Ex-IMF chief Rato acquitted over Spain’s Bankia scandal

A Spanish court on Tuesday acquitted former IMF chief Rodrigo Rato and all other defendants of fraud and falsifying the books during the botched 2011 floatation of Spain's Bankia, a symbol of the country's banking crisis.

Ex-IMF chief Rato acquitted over Spain's Bankia scandal
The image of a smiling Rato ringing the bell and sipping champagne on July 20, 2011 to mark the start of Bankia's listing has since become a symbol of the scandal. Archive photo: AFP

The National Court, which handles major criminal cases, said the bank's stock listing had received approvals “from all necessary institutions”.    

The listing was very popular with small investors, who lost their shirts when the state had to nationalise the bank the following year and inject €22 billion ($25.7 billion) to keep it from collapsing at a time when the Spanish economy was mired in crisis.   

That in turn prompted the state to borrow €41 billion from the European Union to keep the rest of Spain's banking sector afloat as investor confidence had been shaken.

Rato, 71, who led the International Monetary Fund from 2004 to 2007, led the merger in 2010 of Caja Madrid, which he headed at the time, and six other struggling regional savings banks into Bankia.

The image of a smiling Rato ringing the bell and sipping champagne on July 20, 2011 to mark the start of Bankia's listing has since become a symbol of the scandal.

More than 300,000 small shareholders bought share packages for a minimum of €1,000, attracted by a major advertising campaign and the profits boasted by the bank.

But in 2012, after a disastrous year that saw its share price collapse, the bank admitted that in the year it listed, it had actually made a loss of close to three billion euros.

'Shameful'

Rato, head of the bank at the time, was accused of falsifying the books and fraud to the detriment of investors.
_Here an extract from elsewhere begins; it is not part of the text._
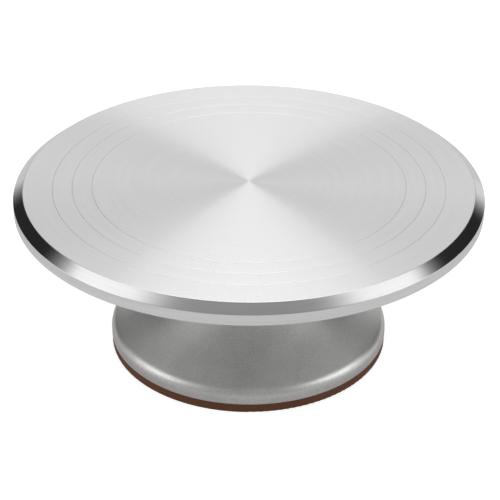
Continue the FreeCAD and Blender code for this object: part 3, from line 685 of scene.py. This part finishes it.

He faced a jail sentence of eight and a half years if he had been convicted.

The 31 other people and entities also on trial, among them Bankia, were also cleared.

In its ruling, the court said the prospectus for the listing contained “more than sufficient information for investors… to form a reasoned opinion on the value of the company” and contained a “comprehensive and clear description of the risks”.

It also argued that the procedure which led to Bankia's listing was “intensely and successfully supervised” by the Bank of Spain and financial market authorities which approved it.

During the trial, Rato said Spain's central bank was fully aware of everything that went on at the lender.

“The Bank of Spain would tell us 'do this, do that'. And if at some point we did something they didn't feel was good, it said no,” he told the court.    

A group of activists dubbed “15MpaRato”, which launched one of the first lawsuits that led to the trial, called the ruling “shameful” and said the listing was a “scam”.

Both sides have five days to appeal the ruling.

Merger

The state, which still holds just under 62 percent of Bankia, has recognised several times that it will never be able to recover much of the money it disbursed.

The directors of Bankia and its rival Caixabank last month approved a merger to create Spain's biggest domestic bank by assets. The Spanish state will hold a 16.1 percent share in the new group.

Since October 2018, Rato has been serving a four-and-a-half-year sentence for misusing company credit cards for personal expenses while working at Bankia between 2010 to 2012.

Rato was economy minister and deputy prime minister in the conservative government of Jose Maria Aznar from 1996 to 2004, before going on to head the IMF.